Import Data Set from Spreadsheet

Import Data Set from Spreadsheet is available under the Import tab and is available only for Data Assets collections.

It reads the input spreadsheet and creates an EDG Spreadsheets Workbook instance, and a Spreadsheet DataSet instance that is part of the workbook and with related DataSet Element instances for each spreadsheet column. The import also includes data profiling for each imported column as shown in the following figure.

TopBraid EDG Data Profile Page

TopBraid EDG Data Profile Page

TopBraid EDG Frequencies Page

TopBraid EDG Frequencies Page

Import Crosswalk from Spreadsheet

Import Crosswalk from Spreadsheet is available under the Import tab and is available only for Crosswalk asset collections.
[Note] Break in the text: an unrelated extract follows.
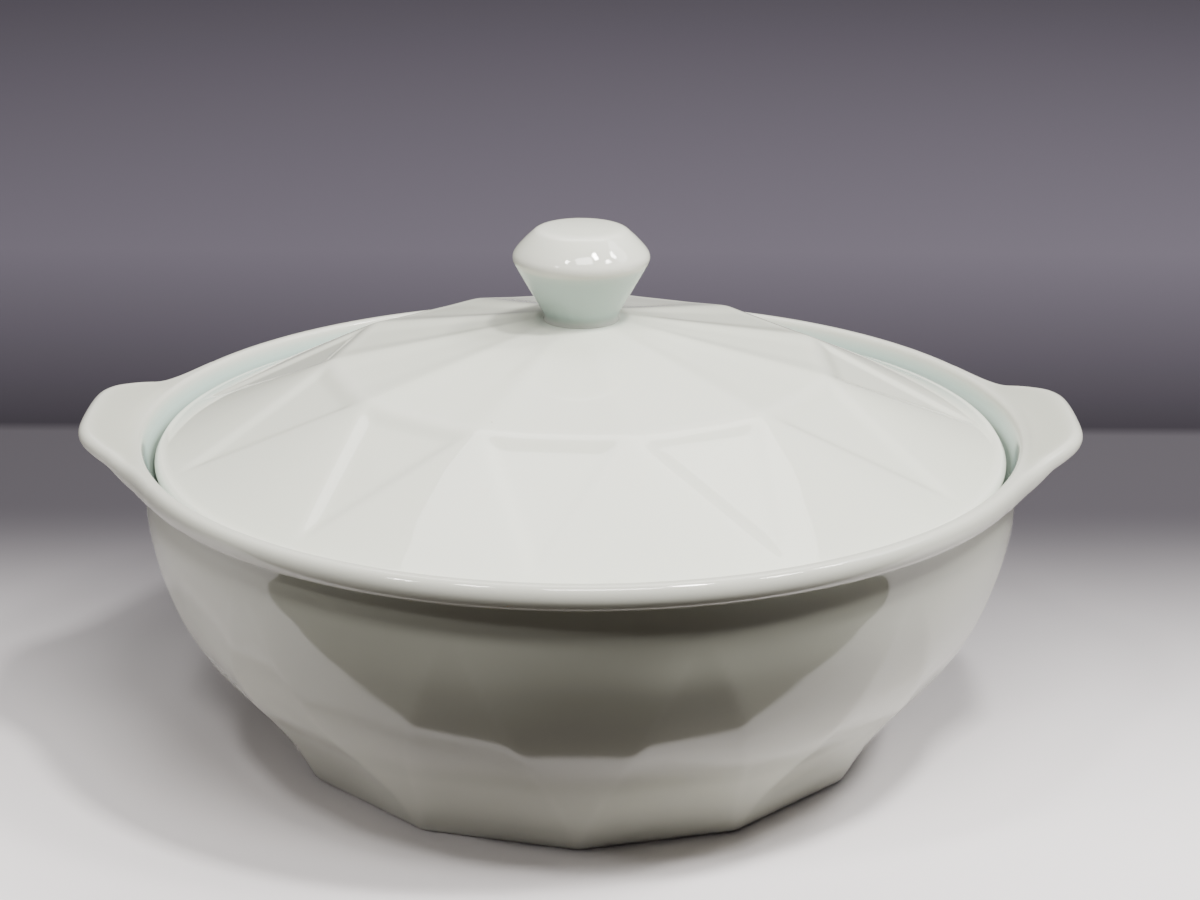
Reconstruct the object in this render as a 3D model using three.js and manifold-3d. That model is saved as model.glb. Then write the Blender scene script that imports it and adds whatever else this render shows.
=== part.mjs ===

The input spreadsheet must contain two columns:

  • the first column must contain the primary key used to build URIs of resources in the From asset collection;

  • the second column must contain primary key used to build URIs of resources in the To asset collection.

Import Property Definitions (Schema) from a Spreadsheet

A spreadsheet can be used to to create property definitions for a class in an Ontologies collection. For information on how to do this, see the guide on Creating Property Shapes from Spreadsheet Columns.